The senses feed our brain a live stream of data about our environment and our body. If we learn to be selective about what we pay attention to using our conscious mind’s ability to concentrate, this data is invaluable, from planning shots to refining our swing.
Motor patterns - even from a young age the brain has learnt a set of motor patterns for hitting, throwing, creating power, controlling a tool. No beginner golfer is really starting from scratch - their body already possesses a host of solutions for the problems golf is about to throw at them.
With the right approach, even established golfers with “ingrained faults” can tap into and refine these motor patterns in order to develop a more effective swing they can access more easily and trust. The alternative - to attempt the painstaking process of adopting a completely alien movement or technique - has a low success rate and always leaves you wondering “Am I doing it right?”.

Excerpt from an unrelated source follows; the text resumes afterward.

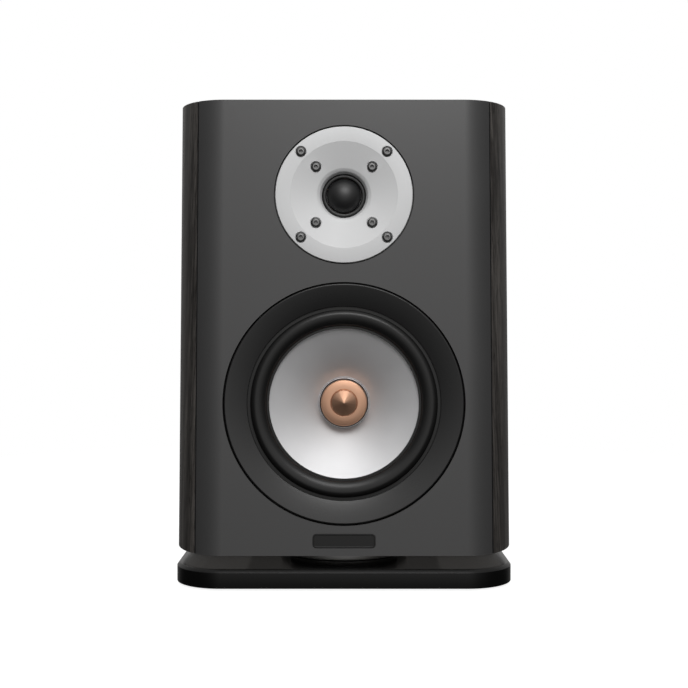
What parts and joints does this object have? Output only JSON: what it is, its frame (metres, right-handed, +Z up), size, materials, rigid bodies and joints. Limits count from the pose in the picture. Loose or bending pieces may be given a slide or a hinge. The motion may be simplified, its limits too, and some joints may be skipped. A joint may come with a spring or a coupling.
{
  "type": "bookshelf speaker",
  "caption": "Two-way bass-reflex bookshelf loudspeaker: a leaning cabinet with curved wood sides on a pedestal base, a sprung cone and dome, and screw-down binding posts.",
  "frame": {"origin": "on the floor, under the middle of the speaker's bounding box", "axes": "+Z up, -Y out of the front baffle towards the listener, +X to the listener's right"},
  "size_m": [0.256, 0.333, 0.3649],
  "materials": {
    "baffle_lacquer": "fibreboard under satin charcoal lacquer",
    "side_veneer": "dark wood veneer with straight vertical grain, semi-matt lacquer",
    "black_board": "fibreboard under matt black paint",
    "raw_board": "raw fibreboard",
    "base_black": "high gloss black lacquer",
    "pedestal_black": "satin black",
    "foot_rubber": "matt black rubber",
    "badge_black": "satin black plate, no lettering",
    "trim_black": "fine satin black",
    "surround_rubber": "smooth black butyl rubber",
    "cone_aluminium": "fine matt anodised",
    "faceplate_aluminium": "bead-blasted, clear anodised",
    "plug_copper": "turned aluminium with polished copper plating",
    "basket_casting": "black-painted casting",
    "motor_steel": "zinc-plated steel",
    "ferrite": "dark sintered ferrite",
    "former_foil": "thin aluminium foil former",
    "coil_copper": "enamelled copper wire",
    "spider_cloth": "resin-dipped woven cotton",
    "dome_fabric": "coated black textile",
    "screw_steel": "dark zinc-plated steel",
    "moulded_black": "fine-textured moulding",
    "post_gold": "gold-plated brass",
    "knob_red": "translucent red moulding over a brass nut",
    "knob_black": "black moulding over a brass nut",
    "circuit_board": "green glass-fibre laminate",
    "capacitor_film": "yellow film wrap",
    "resistor_cement": "white cement body",
    "wadding": "loose polyester fibre"
  },
  "bodies": {
    "cabinet": {"front_baffle": "baffle_lacquer", "side_panel_left": "side_veneer", "side_panel_right": "side_veneer", "top_panel": "black_board", "bottom_panel": "black_board", "rear_panel": "black_board", "internal_brace": "raw_board", "damping_wadding_left": "wadding", "damping_wadding_right": "wadding", "badge_plate": "badge_black", "base_plate": "base_black", "pedestal": "pedestal_black", "foot_1": "foot_rubber", "foot_2": "foot_rubber", "foot_3": "foot_rubber", "foot_4": "foot_rubber", "woofer_basket": "basket_casting", "woofer_trim_ring": "trim_black", "woofer_surround": "surround_rubber", "woofer_spider": "spider_cloth", "woofer_top_plate": "motor_steel", "woofer_magnet": "ferrite", "woofer_back_plate": "motor_steel", "phase_plug": "plug_copper", "tweeter_faceplate": "faceplate_aluminium", "tweeter_surround": "dome_fabric", "tweeter_top_plate": "motor_steel", "tweeter_magnet": "ferrite", "tweeter_back_plate": "motor_steel", "tweeter_rear_chamber": "moulded_black", "port_tube": "moulded_black", "terminal_cup": "moulded_black", "binding_post_red": "post_gold", "binding_post_black": "post_gold", "crossover_board": "circuit_board", "woofer_inductor": "coil_copper", "tweeter_inductor": "coil_copper", "tweeter_capacitor": "capacitor_film", "woofer_capacitor": "capacitor_film", "tweeter_resistor": "resistor_cement", "faceplate_screw_1": "screw_steel", "motor_screw_1": "screw_steel", "faceplate_screw_2": "screw_steel", "motor_screw_2": "screw_steel", "faceplate_screw_3": "screw_steel", "motor_screw_3": "screw_steel", "faceplate_screw_4": "screw_steel", "motor_screw_4": "screw_steel"},
    "woofer_cone_assembly": {"woofer_cone": "cone_aluminium", "voice_coil_former": "former_foil", "voice_coil": "coil_copper"},
    "tweeter_dome_assembly": {"tweeter_dome": "dome_fabric", "tweeter_coil": "coil_copper"},
    "red_clamp_washer": {"post_washer_red": "post_gold"},
    "red_knob": {"binding_knob_red": "knob_red"},
    "black_clamp_washer": {"post_washer_black": "post_gold"},
    "black_knob": {"binding_knob_black": "knob_black"}
  },
  "joints": [
    {"name": "woofer_stroke", "type": "slide", "parent": "cabinet", "child": "woofer_cone_assembly", "axis": [0, -0.9977, 0.0673], "range_m": [-0.006, 0.006], "stiffness_N_per_m": 1000, "deforming": ["woofer_surround", "woofer_spider"]},
    {"name": "tweeter_stroke", "type": "slide", "parent": "cabinet", "child": "tweeter_dome_assembly", "axis": [0, -0.9977, 0.0673], "range_m": [-0.0005, 0.0005], "stiffness_N_per_m": 1500, "deforming": ["tweeter_surround"]},
    {"name": "red_washer_travel", "type": "slide", "parent": "cabinet", "child": "red_clamp_washer", "axis": [0, 0.9977, -0.0673], "range_m": [0, 0.004]},
    {"name": "red_knob_turn", "type": "hinge", "parent": "red_clamp_washer", "child": "red_knob", "pos_m": [0.019, 0.14938, 0.112], "axis": [0, 0.9977, -0.0673], "range_deg": [0, 1445]},
    {"name": "black_washer_travel", "type": "slide", "parent": "cabinet", "child": "black_clamp_washer", "axis": [0, 0.9977, -0.0673], "range_m": [0, 0.004]},
    {"name": "black_knob_turn", "type": "hinge", "parent": "black_clamp_washer", "child": "black_knob", "pos_m": [-0.019, 0.14938, 0.112], "axis": [0, 0.9977, -0.0673], "range_deg": [0, 1445]}
  ],
  "couplings": [
    {"joint": "red_knob_turn", "follows": "red_washer_travel", "rad_per_m": 6283.2},
    {"joint": "black_knob_turn", "follows": "black_washer_travel", "rad_per_m": 6283.2}
  ]
}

The capacity for awareness and correction - in the right environment, all our systems can work together, simultaneously attempting, sensing and correcting, to find ever more efficient and effective ways of striking the ball or controlling direction. Whenever you’ve made your fastest improvement in the game, this process would have been whirring away in the background (whether you were conscious of it or not).
Remembering how to learn
The reality is that although most golfers berate their natural abilities and seek a bolt-on quick fix, it’s actually incredibly difficult to out-engineer what you’ve already got. The problem is that somewhere along the way we lost sight of the way we learnt other non-golfing physical skills. Skills that were learnt by experience rather than theory.
More enjoyment, satisfaction, learning and improvement await. The trick is to tap into your innate capacity to learn and to develop a swing you can trust, a swing that gets the job done. The purpose of this series of articles is both to show you how skill is really formed and to make the process of practice and learning as enjoyable as the improvements it brings. This way we can keep the robots in their place for a few decades to come.